Die Parallele: Als Spieler waren Don Jackson wie Uwe Krupp Verteidiger, beide gewannen sie zweimal den Stanley-Cup, Jackson in den 80ern mit den Edmonton Oilers, Krupp 1996 mit Colorado Avalanche (da war er sogar der Siegtorschütze im entscheidenden Spiel) und 2002 mit den Detroit Red Wings (aber nicht mehr in tragender Rolle). Jackson arbeitete sich über Assistenzjobs in der NHL nach Europa, Uwe Krupp stieg im DEB-Nachwuchs ein, 2005 übernahm er das Bundestraineramt, blieb bis 2011, erreichte bei der Heim-WM 2010 Platz vier – eine Sensation. Mit den Kölner Haien, seinem Herzensklub, verpasste er 2013 gegen Berlin und gegen Ingolstadt 2014 die Deutsche Meisterschaft und wurde in der folgenden Saison entlassen. Im Dezember 2014 übernahm er die Eisbären Berlin. Kritische Saison 2016/17, erst in dieser haben die Berliner den Schritt zur Spitzenmannschaft gemacht. Krupp, in den Playoffs sehr angespannt, wirkte nach dem in Nürnberg realisierten Finaleinzug locker – und von der Chance überzeugt: „München hat auch Schwächen.“

Die Psychologie

In drei Jahren hat der EHC München von 38 Playoff-Partien 32 gewonnen und nie mehr als eine Niederlage pro Serie hinnehmen müssen. Selbstvertrauen: maximal. Die Mannschaft weiß, dass sie mit spielerischen Mitteln jeden Gegner in Deutschland beherrschen kann. Allerdings spürte der EHC im heurigen Halbfinale gegen Mannheim stärkeren Widerstand und hatte auch gegen Bremerhaven im Viertelfinale fahrige Momente.

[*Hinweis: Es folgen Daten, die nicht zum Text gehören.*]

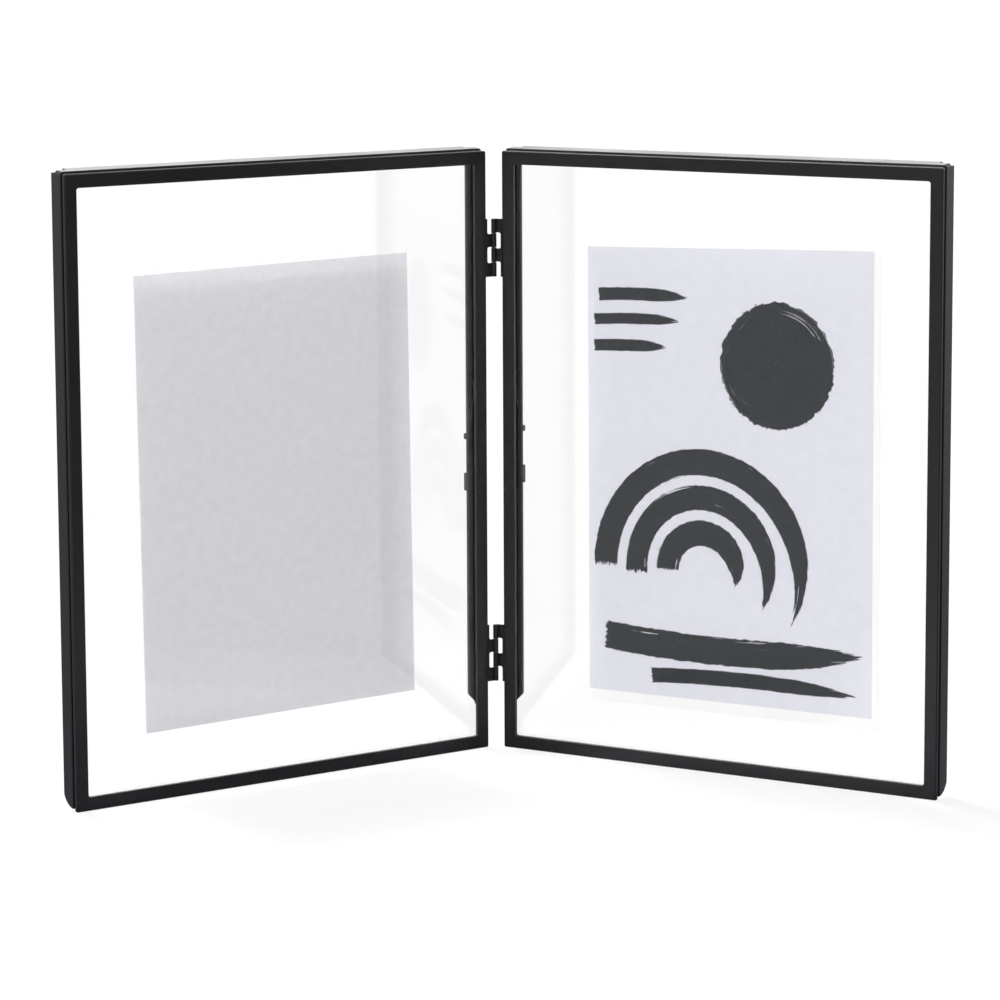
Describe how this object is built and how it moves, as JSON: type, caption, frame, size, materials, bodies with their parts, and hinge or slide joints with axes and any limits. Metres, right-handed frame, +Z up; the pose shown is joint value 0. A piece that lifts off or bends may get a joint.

Berlin ist an knappe Spiele gewöhnt (Uwe Krupp: „Gegen Nürnberg waren es mal 16:15 Chancen für uns, dann 17:16 für den Gegner“) und war in den Schlussminuten oft wackelig.

Die Fans

Alte kleine Halle in München (für 6142 Zuschauer) gegen moderne Arena in Berlin (14 200) – beide stimmungsvoll.

Bei den Eisbären vermengen sich Fans vom alten Schlag, die immer noch ihr an die Ost-Wurzeln erinnerndes „Dy-na-mo“ anstimmen, mit Eventpublikum. Ein Hingucker sind bei Eisbären-Heimspielen die drei (manchmal mehr) „Blue Suit Men“, eine internationale Truppe in markanten Anzügen mit einem australischen Anführer, die ihre Plätze hinter der Strafbank des Gegners haben. Und dort gerne mal mit „Trash Talk“ provozieren.